CEIS and Significant Disproportionality

11.What are the requirements for determining significant disproportionality and the use of IDEA funds for comprehensive CEIS?

Section 618(d) of the IDEA and the implementing regulations in 34 CFR §300.646 require States to collect and examine data to determine if significant disproportionality based on race or ethnicity is occurring in States and LEAs with respect to the following: (1) the identification of children as children with disabilities; (2) the identification of children as children with a particular disability; (3) the placement of children with disabilities in particular educational settings; and (4) the incidence, duration, and type of disciplinary actions, including suspensions and expulsions.

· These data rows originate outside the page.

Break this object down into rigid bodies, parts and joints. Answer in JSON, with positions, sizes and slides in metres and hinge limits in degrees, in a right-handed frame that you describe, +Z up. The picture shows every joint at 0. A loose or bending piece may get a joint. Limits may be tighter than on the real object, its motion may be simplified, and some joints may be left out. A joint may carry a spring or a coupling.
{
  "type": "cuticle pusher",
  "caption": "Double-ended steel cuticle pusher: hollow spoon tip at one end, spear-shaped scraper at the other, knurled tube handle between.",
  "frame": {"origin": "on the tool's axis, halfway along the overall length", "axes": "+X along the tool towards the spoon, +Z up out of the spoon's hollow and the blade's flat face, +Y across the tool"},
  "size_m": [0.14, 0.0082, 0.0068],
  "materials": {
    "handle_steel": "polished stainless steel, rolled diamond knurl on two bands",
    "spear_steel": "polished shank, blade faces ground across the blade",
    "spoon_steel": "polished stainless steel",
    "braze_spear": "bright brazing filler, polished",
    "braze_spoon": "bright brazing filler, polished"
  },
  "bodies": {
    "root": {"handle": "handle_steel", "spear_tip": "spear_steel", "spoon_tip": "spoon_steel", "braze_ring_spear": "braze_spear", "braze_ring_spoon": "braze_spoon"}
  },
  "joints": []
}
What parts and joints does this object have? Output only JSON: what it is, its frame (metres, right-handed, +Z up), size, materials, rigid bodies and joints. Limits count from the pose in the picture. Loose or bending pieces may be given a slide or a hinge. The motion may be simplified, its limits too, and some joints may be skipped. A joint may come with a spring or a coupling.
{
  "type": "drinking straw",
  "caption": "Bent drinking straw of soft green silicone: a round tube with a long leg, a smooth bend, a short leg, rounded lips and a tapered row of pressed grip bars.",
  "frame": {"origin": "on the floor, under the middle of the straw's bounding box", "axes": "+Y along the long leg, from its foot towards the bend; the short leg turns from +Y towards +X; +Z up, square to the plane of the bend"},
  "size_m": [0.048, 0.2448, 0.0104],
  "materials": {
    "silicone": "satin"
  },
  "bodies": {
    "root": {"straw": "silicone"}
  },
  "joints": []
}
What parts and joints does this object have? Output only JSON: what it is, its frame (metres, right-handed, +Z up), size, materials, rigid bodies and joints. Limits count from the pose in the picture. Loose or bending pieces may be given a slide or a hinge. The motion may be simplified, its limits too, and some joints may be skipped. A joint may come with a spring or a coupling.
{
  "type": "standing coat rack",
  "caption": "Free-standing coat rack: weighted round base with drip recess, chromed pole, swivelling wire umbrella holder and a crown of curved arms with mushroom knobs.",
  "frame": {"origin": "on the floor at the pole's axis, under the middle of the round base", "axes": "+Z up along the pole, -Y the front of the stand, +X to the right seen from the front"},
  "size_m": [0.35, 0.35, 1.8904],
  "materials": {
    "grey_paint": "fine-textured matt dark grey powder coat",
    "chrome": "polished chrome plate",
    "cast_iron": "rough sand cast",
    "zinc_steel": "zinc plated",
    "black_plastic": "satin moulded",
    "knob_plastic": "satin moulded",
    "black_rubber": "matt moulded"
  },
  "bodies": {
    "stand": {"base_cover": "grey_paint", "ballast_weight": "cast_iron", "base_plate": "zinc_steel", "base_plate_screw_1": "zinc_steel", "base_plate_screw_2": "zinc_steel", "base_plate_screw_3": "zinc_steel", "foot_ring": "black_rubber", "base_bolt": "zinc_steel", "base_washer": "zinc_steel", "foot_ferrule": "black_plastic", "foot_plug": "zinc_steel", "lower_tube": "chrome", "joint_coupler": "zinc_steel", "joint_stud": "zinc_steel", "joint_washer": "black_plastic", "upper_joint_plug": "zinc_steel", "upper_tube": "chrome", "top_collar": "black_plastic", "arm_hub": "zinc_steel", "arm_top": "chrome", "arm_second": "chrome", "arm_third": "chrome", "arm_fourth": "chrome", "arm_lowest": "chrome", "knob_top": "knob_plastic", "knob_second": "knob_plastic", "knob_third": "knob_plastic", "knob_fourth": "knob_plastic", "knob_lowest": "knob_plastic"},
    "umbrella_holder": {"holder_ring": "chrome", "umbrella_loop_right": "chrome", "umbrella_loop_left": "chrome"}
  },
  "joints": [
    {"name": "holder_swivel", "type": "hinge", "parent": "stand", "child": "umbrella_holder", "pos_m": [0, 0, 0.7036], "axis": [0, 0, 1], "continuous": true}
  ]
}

This requirement is different from the requirement to determine disproportionate representation based on inappropriate identification that is reported in the IDEA State Performance Plan (SPP) and Annual Performance Reports (APR) in Indicators 9 and 10.[2] One important difference is that the determination of significant disproportionality does not include a review to determine whether the disproportionality is the result of inappropriate identification, as does the determination of disproportionate representation as the result of inappropriate identification. In the case of a determination of significant disproportionality, a State must require any LEA identified as having significant disproportionality in any of the four above-mentioned analysis categories to reserve the maximum amount of funds for comprehensive CEIS.